• _YOUR INSTRUCTIONS_:
Return all of the data exactly as given.

• _DATASET EXTRACT_:
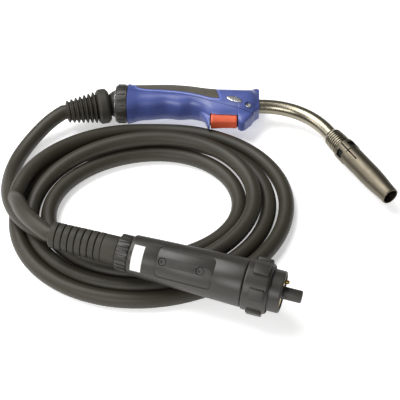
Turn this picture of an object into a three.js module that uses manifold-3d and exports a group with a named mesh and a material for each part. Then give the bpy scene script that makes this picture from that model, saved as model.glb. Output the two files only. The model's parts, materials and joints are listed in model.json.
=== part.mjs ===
import * as THREE from 'three';
import { mergeVertices } from 'three/addons/utils/BufferGeometryUtils.js';
import Module from 'manifold-3d';

// A gas-cooled MIG welding torch on its cable, lying on its left side, with a central plug.
// Millimetres. The handle runs along +X, the trigger faces -Y and the right side looks up.

const wasm = await Module();
wasm.setup();

// ---------- driving dimensions ----------

const fitGap = 0.3;              // gap between pieces that touch
const cableRadius = 8.2;
const axisHeight = 22.2;         // handle axis above the floor
const torchHeading = -1.7;       // degrees, handle axis from +X
const tailBend = 15;             // degrees that the ball joint lies bent
const torchPlace = { x: -80.4, y: 129.6 };

const nose = 147;                // front end of the handle; what sits at the front is placed from it
const handle = { length: nose, wall: 3.4, squareness: 2.5 };
const guard = { half: 4.4, noseHalf: 9, earHalf: 10 };
const grip = { thick: 1.6, rear: 6, front: nose - 43 };
const seamPoints = [
  [-1, 1.2], [45, 0.2], [70, -2.8], [nose - 53, -10], [nose - 39, -14.6], [nose - 26, -18.2], [nose + 3, -24],
];
const gripLine = [
  [6, 16], [11, 7], [40, 5], [62, 2.4], [nose - 67, -1.6], [nose - 54, -6.2], [nose - 43, -7.4],
];

const trigger = {
  rear: nose - 53.6, front: nose - 24.4, low: -34.4, top: -17.2, half: 8,
  pinX: nose - 28.4, pinY: -20.4,
};
const slotGap = 0.9;             // trigger to handle, all round
const pinRadius = 1.5;
const switchBox = { x: nose - 59, y: -14.8, length: 20, height: 7.4, half: 3.2 };
const plunger = { x: nose - 50, radius: 1.2, length: 4.3, travel: 2.6 };
const triggerSpring = { x: nose - 35.4, radius: 2.2, wire: 0.45, turns: 4, height: 5, rest: 1.5 };
const screw = {
  x: nose - 12.5, y: -13.6, headRadius: 3.3, headDepth: 2.2, sunk: 0.6,
  shankRadius: 1.6, length: 9,
};
const socket = { radius: 1.5, depth: 1.2 };
const badge = { x: nose - 28, y: -7.6, length: 18, height: 7.6, tilt: -22, thick: 0.9 };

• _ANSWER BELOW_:
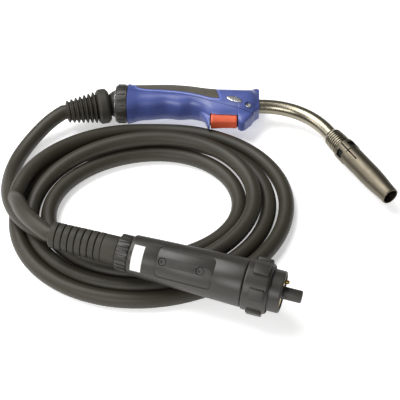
Turn this picture of an object into a three.js module that uses manifold-3d and exports a group with a named mesh and a material for each part. Then give the bpy scene script that makes this picture from that model, saved as model.glb. Output the two files only. The model's parts, materials and joints are listed in model.json.
=== part.mjs ===
import * as THREE from 'three';
import { mergeVertices } from 'three/addons/utils/BufferGeometryUtils.js';
import Module from 'manifold-3d';

// A gas-cooled MIG welding torch on its cable, lying on its left side, with a central plug.
// Millimetres. The handle runs along +X, the trigger faces -Y and the right side looks up.

const wasm = await Module();
wasm.setup();

// ---------- driving dimensions ----------

const fitGap = 0.3;              // gap between pieces that touch
const cableRadius = 8.2;
const axisHeight = 22.2;         // handle axis above the floor
const torchHeading = -1.7;       // degrees, handle axis from +X
const tailBend = 15;             // degrees that the ball joint lies bent
const torchPlace = { x: -80.4, y: 129.6 };

const nose = 147;                // front end of the handle; what sits at the front is placed from it
const handle = { length: nose, wall: 3.4, squareness: 2.5 };
const guard = { half: 4.4, noseHalf: 9, earHalf: 10 };
const grip = { thick: 1.6, rear: 6, front: nose - 43 };
const seamPoints = [
  [-1, 1.2], [45, 0.2], [70, -2.8], [nose - 53, -10], [nose - 39, -14.6], [nose - 26, -18.2], [nose + 3, -24],
];
const gripLine = [
  [6, 16], [11, 7], [40, 5], [62, 2.4], [nose - 67, -1.6], [nose - 54, -6.2], [nose - 43, -7.4],
];

const trigger = {
  rear: nose - 53.6, front: nose - 24.4, low: -34.4, top: -17.2, half: 8,
  pinX: nose - 28.4, pinY: -20.4,
};
const slotGap = 0.9;             // trigger to handle, all round
const pinRadius = 1.5;
const switchBox = { x: nose - 59, y: -14.8, length: 20, height: 7.4, half: 3.2 };
const plunger = { x: nose - 50, radius: 1.2, length: 4.3, travel: 2.6 };
const triggerSpring = { x: nose - 35.4, radius: 2.2, wire: 0.45, turns: 4, height: 5, rest: 1.5 };
const screw = {
  x: nose - 12.5, y: -13.6, headRadius: 3.3, headDepth: 2.2, sunk: 0.6,
  shankRadius: 1.6, length: 9,
};
const socket = { radius: 1.5, depth: 1.2 };
const badge = { x: nose - 28, y: -7.6, length: 18, height: 7.6, tilt: -22, thick: 0.9 };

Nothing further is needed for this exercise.